A problem with developing faster systems is that the tools needed to drive increasing performance are not reaching the limits of what they can realistically do. Most CPUs currently in production are based on monolithic dies—single pieces of silicon that are placed on a package and installed in a processor system. Modern chip design has focused on minimizing the die area, making the dies more cost-effective and easier to implement, but constraints in reliability, power, and the resistivity of metal means that, as processors shrink in size, developers are unable to get more frequency out of them. The density that developers can pack into a single chip is also decreasing.

In order to improve performance, Norrod said, developers have to look at different methods.

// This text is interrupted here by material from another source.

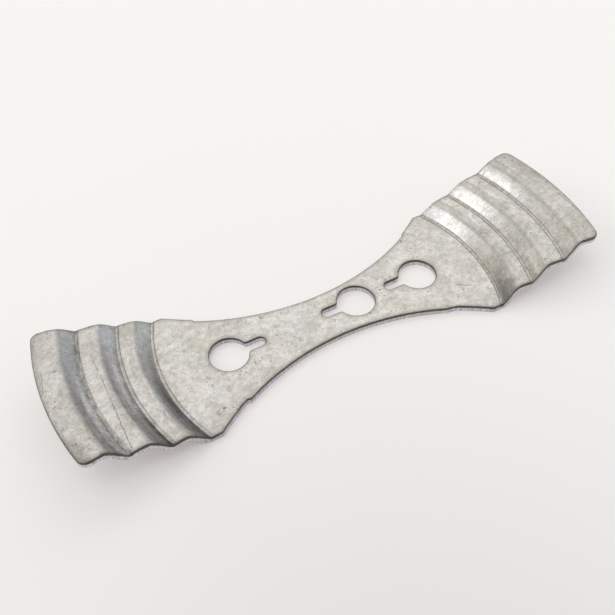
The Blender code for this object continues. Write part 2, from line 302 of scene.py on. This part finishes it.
# ---- plan of the sheet inside its rolled edges: points, faces, and the border loops ---------------------------------
def sheet_plan():
    corner = [math.hypot(corner_x + (END_ROUND - ROLL) * math.cos(a), corner_y + (END_ROUND - ROLL) * math.sin(a))
              for a in np.linspace(math.pi / 2, math.atan2(corner_y, corner_x), 14)]
    fixed = list(CREASE) + [a + RISER_RUN for a in CREASE] + [a - COIN_WIDTH for a in CREASE] + corner
    rs = stations(PAD_START, HALF_LENGTH - ROLL, 0.0028, 0.45, fixed)
    pts, faces = [], []

    def add(x, y):
        pts.append((float(x), float(y)))
        return len(pts) - 1

    rows = {}
    for way in (1, -1):
        rows[way] = []
        for r in rs:
            w = pad_half_width(float(r), ROLL)
            rows[way].append([add(way * math.sqrt(r * r - y * y), y)
                              for y in (w * (2 * i / COLUMNS - 1) for i in range(COLUMNS + 1))])
        for a, b in zip(rows[way][:-1], rows[way][1:]):
            for i in range(COLUMNS):
                q = (a[i], b[i], b[i + 1], a[i + 1])
                faces.append(q if way == 1 else q[::-1])
    last = len(rs) - 1
    start = math.sqrt(rs[0] ** 2 - pad_half_width(float(rs[0])) ** 2)
    sides = {}
    for side in (1, -1):
        p, n = side_path(side, start)
        ids = [rows[1][0][COLUMNS if side == 1 else 0]]
        ids += [add(x - ROLL * nx, y - ROLL * ny) for (x, y), (nx, ny) in zip(p[1:-1], n[1:-1])]
        ids += [rows[-1][0][COLUMNS if side == 1 else 0]]
        sides[side] = (ids, n)
    web_loop = rows[1][0][:-1] + sides[1][0][:-1] + rows[-1][0][::-1][:-1] + sides[-1][0][::-1][:-1]
    normals = {}
    for way in (1, -1):
        for row in rows[way]:
            for k in (row[0], row[-1]):
                normals[k] = pad_normal(*pts[k])
        for k in rows[way][last]:
            normals[k] = pad_normal(*pts[k])
    for ids, n in sides.values():
        for k, d in list(zip(ids, n))[1:-1]:
            normals[k] = d
    outer = [rows[1][j][0] for j in range(last)] + rows[1][last]
    outer += [rows[1][j][COLUMNS] for j in range(last - 1, 0, -1)] + sides[1][0][:-1]
    outer += [rows[-1][j][COLUMNS] for j in range(last)] + rows[-1][last][::-1]
    outer += [rows[-1][j][0] for j in range(last - 1, 0, -1)] + sides[-1][0][::-1][:-1]
    hole_loops = []
    for spec in KEYHOLES:
        ids = []
        for x, y, nx, ny in keyhole(*spec):
            ids.append(add(x - ROLL * nx, y - ROLL * ny))
            normals[ids[-1]] = (nx, ny)
        hole_loops.append(ids)
    loops = [web_loop] + hole_loops
    border = np.array([pts[k] for loop in loops for k in loop])
    polys = [[pts[k] for k in loop] for loop in loops]
    # a jittered triangular grid fills the web
    gx, gy, j = [], [], 0
    y = -HALF_WIDTH
    while y < HALF_WIDTH:
        x = -PAD_START + (WEB_GRID / 2 if j % 2 else 0)
        while x < PAD_START:
            gx.append(x)
            gy.append(y)
            x += WEB_GRID
        y += WEB_GRID * 0.866
        j += 1
    gx = np.array(gx) + rng.uniform(-0.05, 0.05, len(gx))
    gy = np.array(gy) + rng.uniform(-0.05, 0.05, len(gy))
    ok = inside(gx, gy, polys[0])
    for p in polys[1:]:
        ok &= ~inside(gx, gy, p)
    gx, gy = gx[ok], gy[ok]
    gap = np.array([np.min((border[:, 0] - a) ** 2 + (border[:, 1] - b) ** 2) for a, b in zip(gx, gy)])
    inner = [add(a, b) for a, b, g in zip(gx, gy, gap) if g > (0.62 * WEB_GRID) ** 2]
    ids = [k for loop in loops for k in loop] + inner
    edges, base = [], 0
    for loop in loops:
        edges += [(base + k, base + (k + 1) % len(loop)) for k in range(len(loop))]
        base += len(loop)
    vs, _, tris, orig, _, _ = delaunay_2d_cdt([Vector(pts[k]) for k in ids], edges, [], 0, 1e-8)
    back = [ids[o[0]] if o else add(v.x, v.y) for v, o in zip(vs, orig)]
    mid = np.array([[sum(vs[k].x for k in t) / 3, sum(vs[k].y for k in t) / 3] for t in tris])
    ok = inside(mid[:, 0], mid[:, 1], polys[0])
    for p in polys[1:]:
        ok &= ~inside(mid[:, 0], mid[:, 1], p)
    for t, good in zip(tris, ok):
        if good:
            a, b, c = (back[k] for k in t)
            turn = ((pts[b][0] - pts[a][0]) * (pts[c][1] - pts[a][1])
                    - (pts[b][1] - pts[a][1]) * (pts[c][0] - pts[a][0]))
            if abs(turn) > 1e-9:
                faces.append((a, b, c) if turn > 0 else (a, c, b))
    return pts, faces, [outer] + hole_loops, normals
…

“Simply driving frequency, simply driving transistor count in a chip, that isn’t going to cut it anymore,” Norrod said. “The only way to do it, the only way to continually drive the performance that you need, is by using every trick in the book. There is no one lever. There are no two levers. It requires innovation on integration, innovation on system design, and innovation on software to continue to yield high-performance systems.”

Norrod said he expects to see more companies move toward multichip architectures for their processor systems, which aggregates several individual smaller chips together to overcome the area constraints of a single chip. In such a system, shared connects can provide enormous bandwidth for large data transfers while consuming a low amount of power. Norrod also referenced 3D chip stacking, which holds some promise in advancing silicon performance. AMD released the world’s first commercial GPU (Fury X), which integrated 4GB of 3D-stacked high-bandwidth memory (HBM). NVIDIA’s data center GPUs, such as the Tesla V100 series, also have stacked HBM capable of delivering peak bandwidth of 900 GB/second.

Intel moved this architecture a step further by launching Foveros, an active interposer technology, in December. The interposer contains the vertical electrical connections (through-silicon vias and traces) needed to bring power and data to the chips on the top of the stack, but it also carries a platform control hub. This effectively makes the interposer part of the design, allowing for greater flexibility; select functions can be removed from the chips to save space, and different transistor types can be used for different chips.  

The Rice Oil and Gas HPC Conference was hosted by the Ken Kennedy Institute for Information Technology at Rice University.